Stein's career spanned multiple media before centering on weaving in the 1960s, sparked by friendships with local artisans like Irene Miller, Vera Neumann, Lenore Tawney, Klara Cherepov, and Mary Walker Phillips. Initially crafting utilitarian items from unconventional yarns—like dog fur—she transitioned to intricate geometric and figurative designs using continuous warp and weft structures, enhanced by ikat dyeing for soft edges. Finding her 16-harness loom limiting, she modified a Finnish countermarch loom into a unique single-operator drawloom—described by curator Milton Sonday as one-of-a-kind—enabling mastery of damask, double cloth, and lampas. Her work evolved in phases: damask explorations (1981–1995), double cloth and lampas for figural illusions (1995–1999), and a damask return emphasizing composition and materials (2000 onward). From 1987 to 1993, she analyzed historic fabrics at the Metropolitan Museum's Textile Conservation Department, deepening her structural knowledge. Earlier, her resourceful puppet-making from old socks led to producing 10,000 units and designing characters like Lamb Chop for Shari Lewis's 1960–63 TV show.

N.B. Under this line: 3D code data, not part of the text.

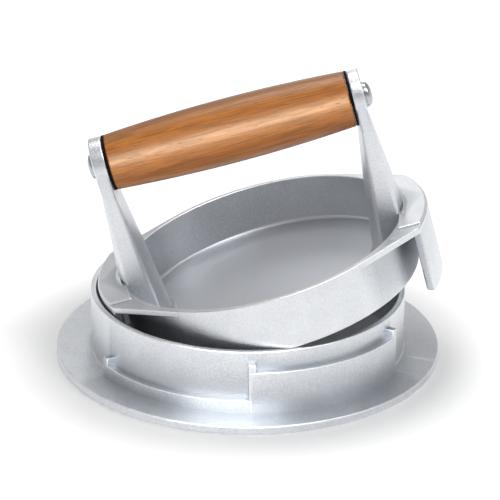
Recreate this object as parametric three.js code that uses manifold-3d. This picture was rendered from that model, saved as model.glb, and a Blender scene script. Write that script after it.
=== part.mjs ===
// Patty press: a flanged forming ring with three depth steps, and a lift-off press with a wood grip.
// Millimetres, +Z up. The press leans in the ring, right side up, as it is shown.
import * as THREE from "three";
import { mergeVertices } from "three/addons/utils/BufferGeometryUtils.js";
import Module from "manifold-3d";

const wasm = await Module();
wasm.setup();

// Ring: bore, wall and flange
const boreDiameter = 115.6;
const ringWall = 2.2;
const ringHeight = 26.5;
const flangeWidth = 13.5;
const flangeThickness = 3.3;
const wallFillet = 1;
const ringEdgeBreak = 0.6;

// Ring: depth pads outside the wall, two of each level, and the nubs at their ends
const padThickness = 2.8;
const lowPadHeight = 5;
const highPadHeight = 16.1;
const nubHeight = 2.8;
const nubWidth = 2.8;
const padSectorDegrees = 60.4;

// Press: dish
const dishSideClearance = 1.2;
const dishHeight = 20.5;
const dishWall = 2.3;
const dishFloor = 2;
const dishBottomRound = 1.2;
const dishInnerFillet = 1.4;
const dishEdgeBreak = 0.3;

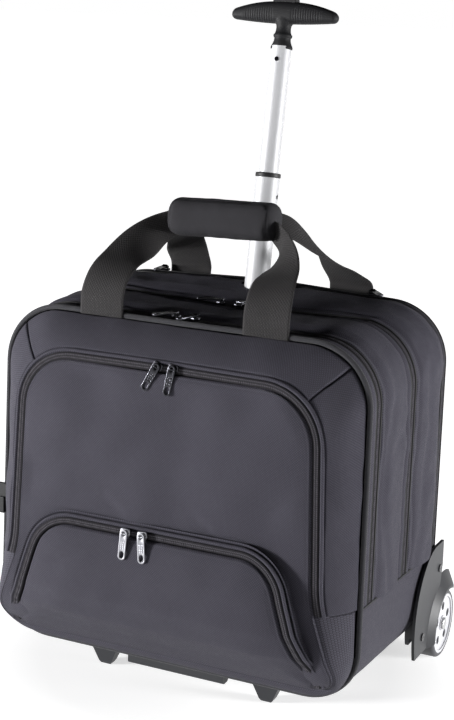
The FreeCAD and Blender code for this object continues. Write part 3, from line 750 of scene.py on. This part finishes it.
def build_cover():
    inner = rounded(INNER)
    cover = flat_panel("cover_cloth", offset(inner, 0.6), lambda z: hem(z) - 4.2, FABRIC, "cover",
                       61, 6.5, 2.6, fall=34, extra=folds(COVER_FOLDS))
    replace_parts(cover, "front_cover")
    back = flat_panel("cover_lining", offset(inner, -0.4), lambda z: hem(z) - 1.9, LINING, "cover",
                      63, 0.3, 0.2, facing=1)


# ---- lower pocket ----
LOW = mirrored([(181, 53, 10), (152, 112, 140), (128, 190.2, 42)])
LOW_END = 58.0                # height where the lower pocket's zip ends
RIM_Z = (40, 50, 60, 75, 95, 120, 150, 180, 195, 205)
RIM_Y = (-16, -20, -25, -34, -50, -57.5, -57.5, -55.5, -53.6, -52)


def rim(z):
    """Depth of the lower pocket's zip at a height."""
    return np.interp(z, RIM_Z, RIM_Y)


def build_low_pocket():
    line = rounded(LOW)
    face = flat_panel("low_face", line, lambda z: rim(z) - 0.6, FABRIC, "cover", 71, 9.0, 1.6,
                      extra=folds(LOW_FOLDS))
    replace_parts(face, "lower_pocket")

    def at(grow, y_more):
        return raise_line(cut_line(offset(line, grow), LOW_END), lambda z: rim(z) + y_more)
    tape = panel("low_zip", at(0.2, 0.6), at(9.6, 0.6), ZIP, "cover", step=RIB_STEP, rolls=SIDES, stitch=0,
                 extra=ribs(width=9.4, height=0.36), centre=4.7)
    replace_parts(tape, "low_zip_tape")
    panel("low_fold", at(8.6, 0.2), at(13.4, 3.2), FABRIC, "cover", rolls=SIDES, stitch=0,
          extra=lambda s, t, g: 1.3 * np.sin(math.pi * np.clip(t / t.max(), 0, 1)))
    wall_back = raise_line(cut_line(offset(line, 11.0), LOW_END),
                           lambda z: np.maximum(hem(z), rim(z) + 3) - 6.4)
    panel("low_wall", at(12.6, 2.6), wall_back, FABRIC, "cover", rolls=SIDES, stitch=0)


# ---- straps and grip ----
def smooth_line(points, count):
    """Catmull-Rom line through points."""
    p = np.asarray(points, float)
    p = np.vstack([2 * p[0] - p[1], p, 2 * p[-1] - p[-2]])
    spans = len(p) - 3
    out = []
    for at in np.linspace(0, spans, count):
        i = min(int(at), spans - 1)
        f = at - i
        a, b, c, d = p[i:i + 4]
        out.append(0.5 * (2 * b + (c - a) * f + (2 * a - 5 * b + 4 * c - d) * f ** 2
                          + (3 * b - a - 3 * c + d) * f ** 3))
    return np.array(out)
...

Despite working counter to trends and prioritizing personal exploration over promotion, Stein gained late recognition, with her first retrospective, "Ethel Stein, Master Weaver," at the Art Institute of Chicago in 2014–2015, showcasing works from 1982 to 2008. Her deceptively simple weavings investigated light, form, and even politics, like her opposition to the Indian Point nuclear plant. After age 90, assisted with loom threading due to macular degeneration, she completed final pieces relying on touch. Stein died on March 9, 2018, at 100. Her loom resides at the Art Institute of Chicago. To honor Ethel Stein’s legacy some of the proceeds from a 2025 exhibition will benefit the Metropolitan Museum’s Textile Conservation and Accessibility programs. As curator Daniel Walker noted, her profound innovation lay in making complex techniques appear effortless while revealing simple forms' intricacies.